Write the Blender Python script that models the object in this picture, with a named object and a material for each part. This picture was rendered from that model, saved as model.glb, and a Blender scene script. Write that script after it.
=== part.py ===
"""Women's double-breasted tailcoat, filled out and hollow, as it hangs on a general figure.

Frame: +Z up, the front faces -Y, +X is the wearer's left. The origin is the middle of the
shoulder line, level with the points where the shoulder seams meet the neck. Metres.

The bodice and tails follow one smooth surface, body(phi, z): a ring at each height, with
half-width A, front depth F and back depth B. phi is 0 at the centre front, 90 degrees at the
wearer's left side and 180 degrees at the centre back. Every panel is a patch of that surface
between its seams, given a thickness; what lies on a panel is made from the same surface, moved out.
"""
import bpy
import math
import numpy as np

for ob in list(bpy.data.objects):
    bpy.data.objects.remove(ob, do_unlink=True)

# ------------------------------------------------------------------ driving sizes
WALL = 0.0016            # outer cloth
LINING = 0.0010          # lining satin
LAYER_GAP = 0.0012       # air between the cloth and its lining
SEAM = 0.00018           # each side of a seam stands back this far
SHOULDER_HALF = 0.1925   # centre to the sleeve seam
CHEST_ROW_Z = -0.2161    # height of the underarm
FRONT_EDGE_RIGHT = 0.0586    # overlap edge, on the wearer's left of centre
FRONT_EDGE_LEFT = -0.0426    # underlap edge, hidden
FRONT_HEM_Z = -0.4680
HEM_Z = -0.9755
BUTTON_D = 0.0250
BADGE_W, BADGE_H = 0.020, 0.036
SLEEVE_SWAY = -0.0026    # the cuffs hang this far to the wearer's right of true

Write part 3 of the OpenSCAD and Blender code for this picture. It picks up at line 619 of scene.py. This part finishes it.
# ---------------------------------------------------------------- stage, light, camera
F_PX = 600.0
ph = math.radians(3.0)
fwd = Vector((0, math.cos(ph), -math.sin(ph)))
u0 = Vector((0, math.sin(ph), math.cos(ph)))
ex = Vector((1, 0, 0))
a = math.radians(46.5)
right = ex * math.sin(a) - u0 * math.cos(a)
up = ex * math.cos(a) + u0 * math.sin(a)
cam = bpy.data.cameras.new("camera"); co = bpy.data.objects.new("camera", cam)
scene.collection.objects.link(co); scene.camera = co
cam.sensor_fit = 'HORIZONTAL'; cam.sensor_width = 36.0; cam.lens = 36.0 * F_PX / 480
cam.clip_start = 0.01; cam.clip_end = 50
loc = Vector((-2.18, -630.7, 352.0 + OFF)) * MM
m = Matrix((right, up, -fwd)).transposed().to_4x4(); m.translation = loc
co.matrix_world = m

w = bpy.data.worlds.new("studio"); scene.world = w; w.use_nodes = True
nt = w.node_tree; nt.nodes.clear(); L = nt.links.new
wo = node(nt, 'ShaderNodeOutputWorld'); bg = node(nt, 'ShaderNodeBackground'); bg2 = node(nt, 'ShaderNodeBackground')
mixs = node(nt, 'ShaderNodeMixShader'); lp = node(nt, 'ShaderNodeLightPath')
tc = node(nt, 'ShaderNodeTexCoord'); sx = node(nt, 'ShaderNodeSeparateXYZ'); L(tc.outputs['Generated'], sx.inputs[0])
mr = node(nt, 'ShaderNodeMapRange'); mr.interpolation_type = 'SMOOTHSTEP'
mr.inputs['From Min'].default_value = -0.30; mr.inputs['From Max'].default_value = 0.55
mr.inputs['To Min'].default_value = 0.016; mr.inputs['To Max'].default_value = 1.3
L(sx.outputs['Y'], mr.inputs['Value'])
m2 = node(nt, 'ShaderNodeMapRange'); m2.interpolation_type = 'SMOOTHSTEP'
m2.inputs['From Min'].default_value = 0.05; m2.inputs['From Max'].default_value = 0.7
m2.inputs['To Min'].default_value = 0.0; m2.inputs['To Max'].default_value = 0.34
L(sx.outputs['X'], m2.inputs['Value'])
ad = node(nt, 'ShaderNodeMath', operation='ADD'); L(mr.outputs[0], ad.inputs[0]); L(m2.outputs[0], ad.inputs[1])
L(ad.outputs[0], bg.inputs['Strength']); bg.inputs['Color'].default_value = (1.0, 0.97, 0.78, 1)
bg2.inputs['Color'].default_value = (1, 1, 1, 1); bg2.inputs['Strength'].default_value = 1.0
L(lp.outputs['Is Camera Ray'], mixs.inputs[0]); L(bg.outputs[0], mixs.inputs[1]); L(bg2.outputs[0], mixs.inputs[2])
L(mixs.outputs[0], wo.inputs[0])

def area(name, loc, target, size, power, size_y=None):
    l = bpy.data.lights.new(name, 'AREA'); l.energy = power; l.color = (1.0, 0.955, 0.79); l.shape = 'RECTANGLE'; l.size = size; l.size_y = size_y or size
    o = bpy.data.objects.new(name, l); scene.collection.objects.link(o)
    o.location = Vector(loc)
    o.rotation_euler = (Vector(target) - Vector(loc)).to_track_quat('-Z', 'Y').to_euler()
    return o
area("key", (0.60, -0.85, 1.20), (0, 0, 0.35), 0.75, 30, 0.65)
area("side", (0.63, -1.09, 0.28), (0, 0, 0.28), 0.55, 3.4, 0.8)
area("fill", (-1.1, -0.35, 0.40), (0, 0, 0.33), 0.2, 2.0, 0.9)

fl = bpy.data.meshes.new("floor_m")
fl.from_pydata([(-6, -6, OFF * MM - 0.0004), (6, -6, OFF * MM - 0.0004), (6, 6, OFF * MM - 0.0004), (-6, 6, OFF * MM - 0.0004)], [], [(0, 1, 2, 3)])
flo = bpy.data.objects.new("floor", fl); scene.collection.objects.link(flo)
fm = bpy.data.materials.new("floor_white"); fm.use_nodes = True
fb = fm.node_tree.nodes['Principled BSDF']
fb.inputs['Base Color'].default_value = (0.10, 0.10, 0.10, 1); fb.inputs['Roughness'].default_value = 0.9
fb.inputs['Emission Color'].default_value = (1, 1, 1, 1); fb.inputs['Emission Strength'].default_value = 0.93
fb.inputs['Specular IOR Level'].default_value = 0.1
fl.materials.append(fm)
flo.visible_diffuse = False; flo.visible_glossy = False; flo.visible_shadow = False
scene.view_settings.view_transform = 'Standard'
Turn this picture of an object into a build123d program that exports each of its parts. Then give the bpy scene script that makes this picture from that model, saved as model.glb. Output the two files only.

▬▬▬

EXERCISE BRIEF: Return exactly the leading lines of the listing, stopping after the line in which "bpy.data.objects.remove(ob, do_unlink=True)" occurs.

RESULT FOR THIS TASK:
Write the Blender Python script that models the object in this picture, with a named object and a material for each part. This picture was rendered from that model, saved as model.glb, and a Blender scene script. Write that script after it.
=== part.py ===
"""Women's double-breasted tailcoat, filled out and hollow, as it hangs on a general figure.

Frame: +Z up, the front faces -Y, +X is the wearer's left. The origin is the middle of the
shoulder line, level with the points where the shoulder seams meet the neck. Metres.

The bodice and tails follow one smooth surface, body(phi, z): a ring at each height, with
half-width A, front depth F and back depth B. phi is 0 at the centre front, 90 degrees at the
wearer's left side and 180 degrees at the centre back. Every panel is a patch of that surface
between its seams, given a thickness; what lies on a panel is made from the same surface, moved out.
"""
import bpy
import math
import numpy as np

for ob in list(bpy.data.objects):
    bpy.data.objects.remove(ob, do_unlink=True)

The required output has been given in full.